The Embossing Extended

She hauled a cardboard box into the dining room. It held a case of copy paper in its former life.

Out came the paper cutter, two brown-wrapped parcels of card stock, a heat gun, bottles of tacky glue, three small snowflake stamps, a silver stamp pad and the large stamp for the outer flap of the invitations.

Earlier, she’d bought a plastic embosser. It made an indentation in the paper.

It was too short for the invitations. Plus, those little grooves would have been hard-pressed (literally as well as metaphorically) to make a dent in the heavy card stock anyway.

The little guy was the perfect size for the RSVP return envelope flaps. And a job was created for the groom. Not like he’d be using the rolling pin for anything else – ever.

We stamped a flap with the silver ink. It looked okay. Now, I sprikled on the silver foil embossing powder, tapped the excess powder onto paper and aimed the heat gun at the snowflake design on the aquamarine card stock.

Presto-chango! If you’ve never watched this process, I highly recommend it. It’s the closest thing to magic that an average person will ever see outside of a movie theater.

Yes, the embossing was perfect. Time to do this.

But wait! The silver stamp pad wasn’t very efficient for inking up the large stamp. And since we were embossing those flaps, clear ink would be better.

So off they went to the craft store. She came back with a bottle of ink with a sponge so she could just rub it on the stamp. It worked perfectly.

Four hours later, all 175 cards were beautifully embossed.

Now to stamp the inner page with the three different snowflakes. I did this while she cut more purple strips to glue onto the inner pocket.

Little did we know, the ink wouldn’t dry on that special paper she had. She rubbed off an edge of the snowflake while putting the pocket in place. Now what?

You guessed it! All of these needed embossing. That’s three snowflakes – small, medium and large – on the inside of 175 invitations.

And she thought we wouldn’t use all the embossing powder.

Stuff and Stamp

Actually, the correct order is stamp and stuff.

Aren’t you glad postage stamps are self-stick? I sure am. I remember licking the stamps for my wedding invites. There may have been less than 100 of those, but my food tasted like glue for a week anyway.

invites1

Before we began this process (which happened along with the second phase of embossing), the bride, her mom, and one of her bridesmaids had already:

  1. Cut the RSVP card stock to the correct size
  2. Glued the announcement portion onto silver backing
  3. Glued the printed RSVP cards to the heavier silver card stock

Now to peel and stick stamps on 166 envelopes.

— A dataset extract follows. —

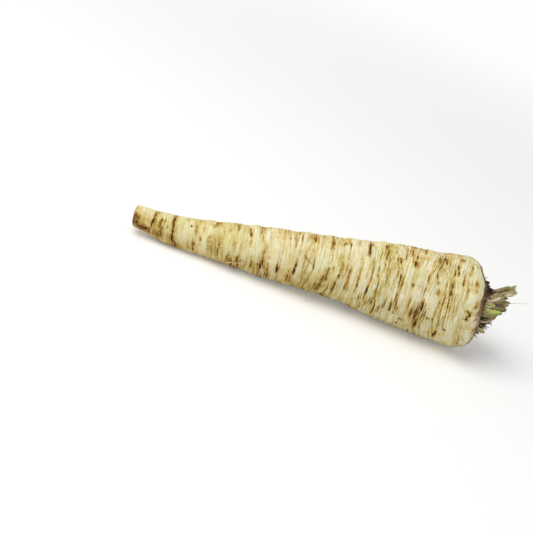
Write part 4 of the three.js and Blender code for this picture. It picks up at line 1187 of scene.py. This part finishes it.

And TWO stamps on the larger invitation envelopes (because they require extra postage).

Stuffing these beauties into the pocket on the hand-crafted and quite beautiful announcements wasn’t an easy process.

The RSVP cards would have slid in easily. Unfortunately, they weren’t a traditional size so getting envelopes to exactly match them would have been expensive.

No problem. She ordered envelopes slightly larger that were considered a standard size. They should still fit. They were smaller than the pocket flap.

Except for the glued seams. Which made it a tight fit.Envelopes

The groom stuffed these cards into their pocket – into the night. His response to this, “That was the worst time of my life.”

While he moaned about that, the bride used an razor to cut the embossed flaps into a perfect angle. 175 x 2 = 350 cuts.

Finally, the last purple strip could be punched with the lovely snowflake swirl, folded around the closed announcement and glued in place.

Stuff this lovely piece of perfection into the already addressed and stamped envelopes, and the post office will do the rest.

The wedding will have guests.

Now, to get on with scrapbooking the showers and other memory-making events.

4 thoughts on “The Announcements: Part Two”

    1. My future daughter figured out how to print the envelopes (both the mailing envelopes and the return envelopes) with a computer, so it was mostly a mail merge and envelope feeding party. I believe my son may have helped with that.
      Yes, these are exactly what she wanted. I wouldn’t recommend it to anyone, though. *rubs lower back and neck*

  1. Betty Cave-McDaniel Kauer

    The hand-crafted invitations were awesome! Keepsakes! The work that went into them by all involved was well worth it. I admire the imagination that envisioned each piece.

    1. Yes, my future daughter is quite the artistic type. The end product was amazing (even though I cut the purple sleeve with my letter opener on our invite) and much nicer than many “printer-produced” announcements kept in my binder of all such memorabilia.